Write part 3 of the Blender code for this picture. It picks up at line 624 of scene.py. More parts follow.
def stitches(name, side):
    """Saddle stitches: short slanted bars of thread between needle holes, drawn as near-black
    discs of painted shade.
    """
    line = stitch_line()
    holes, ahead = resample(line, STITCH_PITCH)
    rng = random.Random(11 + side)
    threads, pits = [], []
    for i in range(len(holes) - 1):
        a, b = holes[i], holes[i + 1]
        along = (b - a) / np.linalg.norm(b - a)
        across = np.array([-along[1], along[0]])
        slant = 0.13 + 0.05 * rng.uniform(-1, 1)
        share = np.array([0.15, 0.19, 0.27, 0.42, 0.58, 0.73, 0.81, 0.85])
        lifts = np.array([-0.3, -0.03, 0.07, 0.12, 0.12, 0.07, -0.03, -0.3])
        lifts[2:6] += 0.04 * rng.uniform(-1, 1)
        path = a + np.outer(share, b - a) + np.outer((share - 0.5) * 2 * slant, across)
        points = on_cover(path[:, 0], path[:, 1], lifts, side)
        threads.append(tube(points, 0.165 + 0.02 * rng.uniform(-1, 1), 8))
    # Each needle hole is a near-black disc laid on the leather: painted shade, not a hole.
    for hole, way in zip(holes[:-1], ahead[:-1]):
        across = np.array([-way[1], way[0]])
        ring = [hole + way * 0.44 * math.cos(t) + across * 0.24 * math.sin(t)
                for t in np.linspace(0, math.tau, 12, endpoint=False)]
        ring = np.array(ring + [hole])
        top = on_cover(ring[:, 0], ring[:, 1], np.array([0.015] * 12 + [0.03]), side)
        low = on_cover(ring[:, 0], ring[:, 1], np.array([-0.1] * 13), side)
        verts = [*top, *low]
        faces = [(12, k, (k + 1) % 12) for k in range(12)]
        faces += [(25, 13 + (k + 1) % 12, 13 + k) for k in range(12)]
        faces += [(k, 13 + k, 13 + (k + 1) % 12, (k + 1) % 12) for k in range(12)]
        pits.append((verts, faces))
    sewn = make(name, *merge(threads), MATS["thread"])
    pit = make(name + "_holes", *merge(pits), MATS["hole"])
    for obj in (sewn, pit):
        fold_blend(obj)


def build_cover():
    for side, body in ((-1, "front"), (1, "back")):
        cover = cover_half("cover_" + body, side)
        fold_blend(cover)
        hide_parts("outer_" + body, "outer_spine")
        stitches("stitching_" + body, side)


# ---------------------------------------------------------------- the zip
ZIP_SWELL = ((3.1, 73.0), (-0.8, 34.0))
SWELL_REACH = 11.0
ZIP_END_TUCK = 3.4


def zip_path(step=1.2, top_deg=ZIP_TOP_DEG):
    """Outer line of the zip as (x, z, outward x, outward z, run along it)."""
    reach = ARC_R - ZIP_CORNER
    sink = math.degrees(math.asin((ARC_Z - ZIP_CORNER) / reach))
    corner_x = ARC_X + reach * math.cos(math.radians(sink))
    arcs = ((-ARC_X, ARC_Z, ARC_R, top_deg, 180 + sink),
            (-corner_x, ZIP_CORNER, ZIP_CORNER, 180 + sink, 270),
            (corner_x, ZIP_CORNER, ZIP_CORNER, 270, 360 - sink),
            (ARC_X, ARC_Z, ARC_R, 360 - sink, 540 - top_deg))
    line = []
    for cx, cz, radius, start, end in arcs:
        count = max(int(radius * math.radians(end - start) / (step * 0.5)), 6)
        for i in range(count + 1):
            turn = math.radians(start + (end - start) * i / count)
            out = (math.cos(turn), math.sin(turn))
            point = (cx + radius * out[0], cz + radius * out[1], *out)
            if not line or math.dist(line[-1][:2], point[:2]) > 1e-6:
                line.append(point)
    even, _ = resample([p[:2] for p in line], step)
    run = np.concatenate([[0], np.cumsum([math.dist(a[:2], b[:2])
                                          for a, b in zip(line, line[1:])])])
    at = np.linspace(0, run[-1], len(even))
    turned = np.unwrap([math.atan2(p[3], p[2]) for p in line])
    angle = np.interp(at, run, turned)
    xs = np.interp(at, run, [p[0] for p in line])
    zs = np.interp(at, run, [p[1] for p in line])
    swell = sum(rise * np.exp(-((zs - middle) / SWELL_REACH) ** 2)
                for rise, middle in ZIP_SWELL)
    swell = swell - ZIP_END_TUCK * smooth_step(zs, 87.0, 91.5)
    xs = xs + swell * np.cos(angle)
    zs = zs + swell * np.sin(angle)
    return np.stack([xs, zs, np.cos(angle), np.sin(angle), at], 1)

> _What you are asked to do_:
All of the material above needs to be copied exactly.

> _Answer to this problem_:
Write part 3 of the Blender code for this picture. It picks up at line 624 of scene.py. More parts follow.
def stitches(name, side):
    """Saddle stitches: short slanted bars of thread between needle holes, drawn as near-black
    discs of painted shade.
    """
    line = stitch_line()
    holes, ahead = resample(line, STITCH_PITCH)
    rng = random.Random(11 + side)
    threads, pits = [], []
    for i in range(len(holes) - 1):
        a, b = holes[i], holes[i + 1]
        along = (b - a) / np.linalg.norm(b - a)
        across = np.array([-along[1], along[0]])
        slant = 0.13 + 0.05 * rng.uniform(-1, 1)
        share = np.array([0.15, 0.19, 0.27, 0.42, 0.58, 0.73, 0.81, 0.85])
        lifts = np.array([-0.3, -0.03, 0.07, 0.12, 0.12, 0.07, -0.03, -0.3])
        lifts[2:6] += 0.04 * rng.uniform(-1, 1)
        path = a + np.outer(share, b - a) + np.outer((share - 0.5) * 2 * slant, across)
        points = on_cover(path[:, 0], path[:, 1], lifts, side)
        threads.append(tube(points, 0.165 + 0.02 * rng.uniform(-1, 1), 8))
    # Each needle hole is a near-black disc laid on the leather: painted shade, not a hole.
    for hole, way in zip(holes[:-1], ahead[:-1]):
        across = np.array([-way[1], way[0]])
        ring = [hole + way * 0.44 * math.cos(t) + across * 0.24 * math.sin(t)
                for t in np.linspace(0, math.tau, 12, endpoint=False)]
        ring = np.array(ring + [hole])
        top = on_cover(ring[:, 0], ring[:, 1], np.array([0.015] * 12 + [0.03]), side)
        low = on_cover(ring[:, 0], ring[:, 1], np.array([-0.1] * 13), side)
        verts = [*top, *low]
        faces = [(12, k, (k + 1) % 12) for k in range(12)]
        faces += [(25, 13 + (k + 1) % 12, 13 + k) for k in range(12)]
        faces += [(k, 13 + k, 13 + (k + 1) % 12, (k + 1) % 12) for k in range(12)]
        pits.append((verts, faces))
    sewn = make(name, *merge(threads), MATS["thread"])
    pit = make(name + "_holes", *merge(pits), MATS["hole"])
    for obj in (sewn, pit):
        fold_blend(obj)


def build_cover():
    for side, body in ((-1, "front"), (1, "back")):
        cover = cover_half("cover_" + body, side)
        fold_blend(cover)
        hide_parts("outer_" + body, "outer_spine")
        stitches("stitching_" + body, side)


# ---------------------------------------------------------------- the zip
ZIP_SWELL = ((3.1, 73.0), (-0.8, 34.0))
SWELL_REACH = 11.0
ZIP_END_TUCK = 3.4


def zip_path(step=1.2, top_deg=ZIP_TOP_DEG):
    """Outer line of the zip as (x, z, outward x, outward z, run along it)."""
    reach = ARC_R - ZIP_CORNER
    sink = math.degrees(math.asin((ARC_Z - ZIP_CORNER) / reach))
    corner_x = ARC_X + reach * math.cos(math.radians(sink))
    arcs = ((-ARC_X, ARC_Z, ARC_R, top_deg, 180 + sink),
            (-corner_x, ZIP_CORNER, ZIP_CORNER, 180 + sink, 270),
            (corner_x, ZIP_CORNER, ZIP_CORNER, 270, 360 - sink),
            (ARC_X, ARC_Z, ARC_R, 360 - sink, 540 - top_deg))
    line = []
    for cx, cz, radius, start, end in arcs:
        count = max(int(radius * math.radians(end - start) / (step * 0.5)), 6)
        for i in range(count + 1):
            turn = math.radians(start + (end - start) * i / count)
            out = (math.cos(turn), math.sin(turn))
            point = (cx + radius * out[0], cz + radius * out[1], *out)
            if not line or math.dist(line[-1][:2], point[:2]) > 1e-6:
                line.append(point)
    even, _ = resample([p[:2] for p in line], step)
    run = np.concatenate([[0], np.cumsum([math.dist(a[:2], b[:2])
                                          for a, b in zip(line, line[1:])])])
    at = np.linspace(0, run[-1], len(even))
    turned = np.unwrap([math.atan2(p[3], p[2]) for p in line])
    angle = np.interp(at, run, turned)
    xs = np.interp(at, run, [p[0] for p in line])
    zs = np.interp(at, run, [p[1] for p in line])
    swell = sum(rise * np.exp(-((zs - middle) / SWELL_REACH) ** 2)
                for rise, middle in ZIP_SWELL)
    swell = swell - ZIP_END_TUCK * smooth_step(zs, 87.0, 91.5)
    xs = xs + swell * np.cos(angle)
    zs = zs + swell * np.sin(angle)
    return np.stack([xs, zs, np.cos(angle), np.sin(angle), at], 1)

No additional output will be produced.